Right to the end, the Stalinist bureaucracy struggled to deflect Ho from his chosen goal of the unification of Vietnam. 

But a stubborn refusal to follow such ‘‘advice’’, even when prompted by an organic loathing of imperialism, is no substitute for a worked out, international revolutionary strategy. 

Ho turned his back on the factional struggles and theoretical lessons of the inter-war years and devoted all his political energies to the Indo-Chinese struggle. 

At a certain level, this concentration paid tremendous dividends, but now its long-term weaknesses are more and more revealed. Like the Chinese Revolution of which it is a part, the struggle in Vietnam has to break out of the confinements forced upon it, not only by imperialism, but by the Stalinist theories of its leadership. 

Ho was a supporter of Stalin’s theory of ‘‘socialism in one country’”’ and though he suffered many times from the practical consequences of that theory when applied by Thorez, Stalin and Molotov, he clung to it to the very end. 

Ho’s persecution of the Vietnamese Trotskyist *movement flowed from that failure to break from the politics of Stalinism. 

The Vietnamese section of the Fourth International was in the vanguard of the struggle against French imperialism, and spearheaded the Saigon insurrection of 1945 against the returning French troops. 

Despite their unconditional, but critical support of the provisional government set up under Ho’s leadership, many members and supporters of the Vietnamese Trotskyist movement were killed by the Viet Minh, greatly weakening the common struggle against imperialism. 

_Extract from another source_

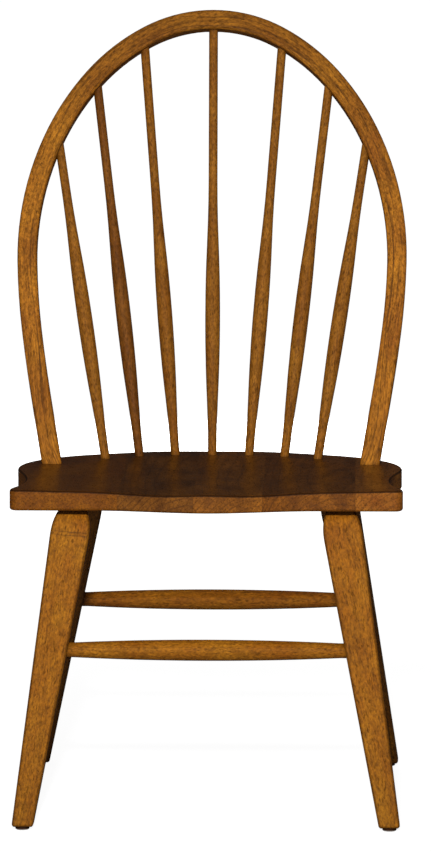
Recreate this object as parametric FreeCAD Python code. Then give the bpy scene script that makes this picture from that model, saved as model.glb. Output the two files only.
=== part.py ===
# Bow-back windsor side chair: shaped plank seat, turned spindles, tapered splayed legs.
# Sizes are in millimetres. Z points up from the floor and the front of the seat faces -Y.
# Left and right are the viewer's, standing in front of the chair. Depths run back from the
# front line of the seat, and the finished chair is moved so that its box is centred on Z.

import os

import FreeCAD
import Part

# Seat plank
seat_top_height = 457.0
seat_thickness = 28.0
seat_half_width = 262.5
seat_depth = 412.5
seat_corner_radius = 11.0
seat_front_bulge = 25.0
# front edge from the middle outwards, pairs of half width and bulge
front_edge_shares = (
    (0.0, 1.0),
    (0.10, 0.93),
    (0.205, 0.71),
    (0.31, 0.43),
    (0.415, 0.17),
    (0.53, 0.0),
    (0.72, 0.0),
)
# side edge from the ear round to the middle of the back, pairs of half width and depth
side_edge_shares = (
    (0.970, 0.105),
    (0.937, 0.280),
    (0.972, 0.440),
    (1.003, 0.570),
    (0.953, 0.712),
    (0.739, 0.868),
    (0.427, 0.962),
)
seat_top_edge_radius = 3.0
seat_under_edge_radius = 4.0
board_joint_x_shares = (-0.450, -0.065, 0.286, 0.758)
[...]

We do not forget these crimes committed against our movement by Ho Chi Minh, any more than we seek to play down his very real contribution to the struggle against world imperialism. 

The lesson of Ho Chi Minh’s life is surely that that that all the qualities of militancy and courage (which Ho possessed to the full) are still not enough to bring victory. 

Marxist theory, which today can only be Trotskyism, is the essence of the strategy for victory.